Congress established EMAC in 1996 to provide assistance that "may be more readily available than other resources" and to allow for "a quick response to disasters," according to the compact's Web site. The system allows states to offer other states assistance in a legally binding contract that guarantees liability protection for emergency personnel and a reimbursement process.

The Homeland Security Department and the Federal Emergency Management Agency have alerted local agencies that "self-dispatching" volunteers could complicate the response and recovery efforts.

Maryland Homeland Security Director Dennis Schrader said that the state has sent some National Guard units to the area and that Montgomery County deployed its federally approved search and rescue team on Monday. Yesterday the team was making rescues in Waveland, Miss., considered ground zero of the hurricane's damage, according to Montgomery County officials.

"It's not about who's in first," Schrader said. "It's about how we sustain this over the next several months."

Schrader said he encouraged direct engagement with the Gulf Coast area by local jurisdictions, but only if the Maryland Emergency Management Agency is told of such efforts.

The mayor said he was hoping that a direct request for assistance from another mayor would allow Baltimore to find a "backdoor" to the federal government's emergency-response bureaucracy.

Baltimore's deputy mayors were talking with the mayor of Prichard, Ala., and with the chief of staff for Louisiana's lieutenant governor, but no such deals had been made, said an O'Malley spokesman. Maryland officials had not been informed of the conversations.

O'Malley was joined in the back-door effort yesterday by other mayors.

"I have been outraged and horrified at the level of response to this national disaster," Atlanta Mayor Shirley Franklin said at a news conference yesterday. "I believe the Federal Emergency Management Agency, the White House ... have failed us and failed us miserably."

Philadelphia Mayor John Street was also offering his city's assistance.

"It's abundantly clear that we cannot take help to the people," Street said at a news conference. "We have to bring people to the help."

Franklin, Street and Washington Mayor Anthony A. Williams opened their cities to evacuees heading north.

"We're taking matters into our own hands," said Vince Morris, a spokesman for Williams. "We're not sure what FEMA is doing. They're trying to do something, but it's clearly not fast enough."

Last night, Washington was sending 10 buses to the gulf region to pick up 400 people, drive them back to Washington and house them at the D.C. Armory, Morris said.

Philadelphia will take in 1,000 families displaced by Hurricane Katrina, according to a Street spokeswoman.

Atlanta is feeding approximately 300 people at a shelter and was expecting more people yesterday and today, according to Catherine Woodling, a spokeswoman for Atlanta's mayor.

Baltimore has not announced any specific plans to take in refugees, though state education officials have indicated that many local school systems have expressed willingness to do so.

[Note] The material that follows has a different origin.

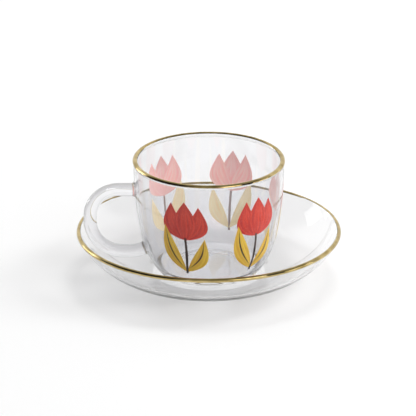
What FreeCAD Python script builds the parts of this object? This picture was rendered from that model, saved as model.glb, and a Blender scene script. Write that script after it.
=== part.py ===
import FreeCAD, Part
import math
import os
import Sketcher

# A clear glass coffee cup with a bent-rod handle, standing on its clear glass saucer.
# Both lips are gilded.  Millimetres, +Z up, the cup's axis on Z, the saucer's foot on Z = 0,
# the handle towards -X.

SIZES = [
    # alias, value, what it is
    ("cup_height", 54.0, "from the cup's foot to the top of its lip"),
    ("cup_rim_radius", 34.6, "outside radius of the cup's lip"),
    ("cup_foot_inset", 12.2, "how far inside the lip wall and foot would meet in a sharp edge"),
    ("cup_wall", 1.5, "thickness of the cup's wall"),
    ("cup_floor", 4.2, "height of the cup's inner floor over its foot"),
    ("cup_turn_height", 18.0, "height where the near-straight wall turns into the bowl"),
    ("cup_wall_radius", 185.0, "radius of the wall's slight outward curve"),
    ("cup_foot_round", 4.0, "rounding of the foot's edge"),
    ("cup_floor_round", 2.5, "rounding inside, between wall and floor"),
    ("cup_foot_ring", 4.9, "width of the ring that the cup stands on, from that sharp edge"),
    ("cup_dimple_curve", 9.5, "width of the curve inside the ring, up to the hollow's flat"),
    ("cup_dimple_depth", 0.8, "depth of the hollow under the foot"),
    ("cup_bead", 2.2, "diameter of the fire-polished bead at the lip"),
    ("cup_bead_outset", 0.25, "how far the bead stands out from the wall"),
    ("handle_rod", 6.0, "diameter of the handle's glass rod"),
    ("handle_reach", 22.5, "how far the handle reaches past the lip"),
    ("handle_top_drop", 15.1, "from the top of the lip down to the rod's upper run"),
    ("handle_low_height", 8.9, "from the foot up to the rod's lower run"),
    ("handle_low_bend", 15.0, "radius of the rod's lower bends, on its centre line"),
    ("handle_side_run", 2.0, "straight stretch between the upper and the lower bend"),
    ("handle_low_run", 3.3, "straight stretch under the lower bend"),
    ("handle_rise", 29.0, "angle in degrees at which the rod's lower end meets the wall"),
    ("handle_flare", 1.2, "radius of the flare where the rod is fused to the wall"),
    ("handle_root", 12.0, "how deep the rod's ends reach inside the cup before it is hollowed"),
    ("saucer_height", 21.7, "from the foot to the top of the saucer's lip"),
    ("saucer_floor", 2.4, "thickness of the saucer's flat well"),
    ("saucer_lip", 1.9, "thickness of the saucer's flank at its round lip"),
    ("saucer_margin", 3.1, "how far the saucer's lip lies outside the handle"),
    ("saucer_clearance", 0.8, "gap between the handle's lower bend and the saucer's flank"),
    ("saucer_foot_inset", 1.5, "how much smaller the foot is than the well"),
    ("gilding", 0.12, "thickness of the gilding"),
    ("cup_gilding_outer", 10.0, "where the cup's gilding ends outside, in degrees over level"),
    ("cup_gilding_inner", 143.0, "where the cup's gilding ends inside, in degrees over level"),
    ("saucer_gilding_outer", -28.0, "where the saucer's gilding ends outside, in degrees"),
    ("saucer_gilding_inner", 122.0, "where the saucer's gilding ends inside, in degrees"),
]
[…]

Dana Bykowski, a spokeswoman for the U.S. Conference of Mayors, said her group's members were ready to move.

"They're just awaiting the call," she said.

Montgomery County Executive Douglas M. Duncan was also planning to receive refugees from the hurricane this weekend. In addition to the rescue team already in Mississippi, his county was set to send its second team once the federal government activates it.

But Duncan, who is likely to run against O'Malley for the Democratic gubernatorial nomination next year, said elected leaders should not spend time criticizing the federal government until the crisis is alleviated.

"President Bush said the federal response is unacceptable, and I agree," Duncan said. "Now is not the time to play armchair quarterback. We need to provide all the help we can. When it's taken care of, a year later, that's when we can do the critique."